The Acharyas’ long wait is an anomaly. The elderly couple have health issues: he is blind and diabetic, requiring insulin injections two times a day, she is hard of hearing. UNHCR says that disabled and vulnerable populations normally receive priority in resettlement, but the Acharyas are still waiting. Of their 11 children, five are resettled in the US, two in Canada and four remain in Bhutan, including one who is in prison for being a dissident.
“If the UN can send us to our son and daughter in Canada, at least they can look after us,” Khina Maya said. The couple initially tried to settle in the US, but were denied without explanation.
UNHCR said it doesn’t comment on individual cases, adding that the final decision remains with the resettlement country.
Ram Pradhan
Ram Pardhan passing time with his wife outside of their hut in Beldangi III.
“From tomorrow, don’t come to work, and leave this country,” Ram Pradhan, 63, was told by his superiors in the Bhutan Army 27 years ago. Despite his official position and years of service, his own colleagues turned against him when the regime started evicting the Lhotsampa
in 1991.
“The army chased me from my village,” he said, remembering that his wife and small children ran all the way to the Indian border.

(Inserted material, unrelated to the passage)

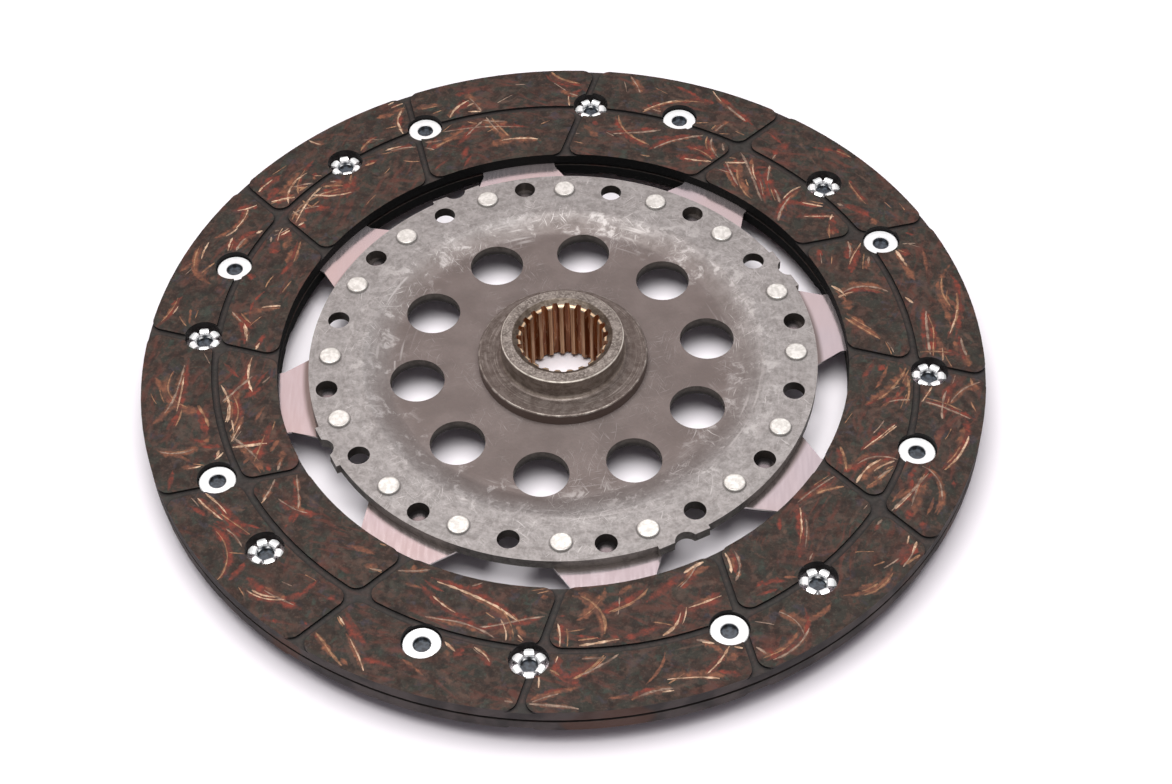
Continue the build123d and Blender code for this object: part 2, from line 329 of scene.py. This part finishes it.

Today, Pradhan lives with his second wife in Beldangi III, all of his five children have been resettled in Nebraska State, US, but he has no interest in joining them there. He ultimately wants to return to Bhutan, otherwise he is happy to stay on in Nepal.
“We suffered in Bhutan and the government didn’t see our pain,” he says, “but no one saw our suffering. Not government, not people, not any officials.”